First, if you have not downloaded the validation and test image features extracted with CLIP (visualsem-image-features.valid.CLIP-RN50x4.npz and visualsem-image-features.test.CLIP-RN50x4.npz), run the script below.
python encode_images_with_CLIP.py
To reproduce the image retrieval results in our paper (metric scores obtained on validation and test image splits), run the script below.
python retrieval_image_paper.py
Assuming the file /path/to/queries.txt
contains the full path to one image file per line, by running retrieval_image.py
as below you will generate /path/to/queries.txt.bnids
with the retrieved nodes. The generated file contains the retrieved nodes (i.e. BNid) followed by their score (i.e. cosine similarity with the query image). You can retrieve nodes from VisualSem for each image query by running:
python retrieval_image.py --input_file /path/to/queries.txt
You can also directly run the script without any flags, in which case it uses example image file queries under example_data/queries.txt
.
python retrieval_image.py
Please refer to the dataset creation README.md for instructions on how to generate VisualSem from scratch.

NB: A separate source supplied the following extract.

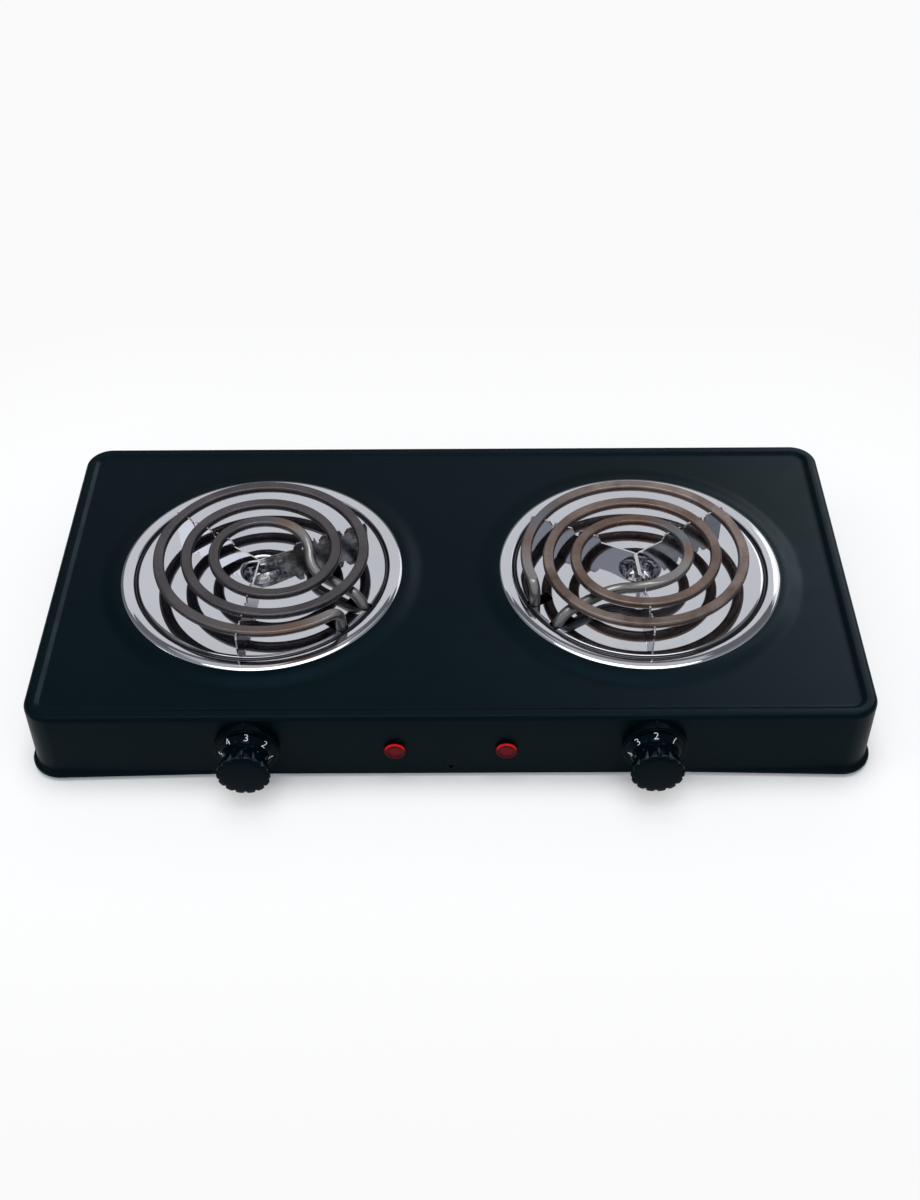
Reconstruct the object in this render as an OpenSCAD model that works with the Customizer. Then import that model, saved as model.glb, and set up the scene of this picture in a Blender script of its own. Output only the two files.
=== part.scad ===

If you have generated VisualSem from scratch, you will need to extract glosses again for the current node set in your version. To do that, simply run:
python extract_glosses_visualsem.py --extract_glosses --extract_glosses_languages
In order to have sentence and image retrieval work against your locally generated VisualSem, you need to create *.sentencebert.h5
files for each set of glosses in each language you support. To do that, simply run:
python process_glosses_with_sentencebert.py
For examples on how to include VisualSem in your code base, please run:
# iterate nodes and print all information available for each node (around 101k)
python visualsem_dataset_nodes.py
# iterate each tuple in the dataset (around 1.5M)
python visualsem_dataset_tuples.py
VisualSem is publicly available for research and is released under BabelNet's non-commercial license.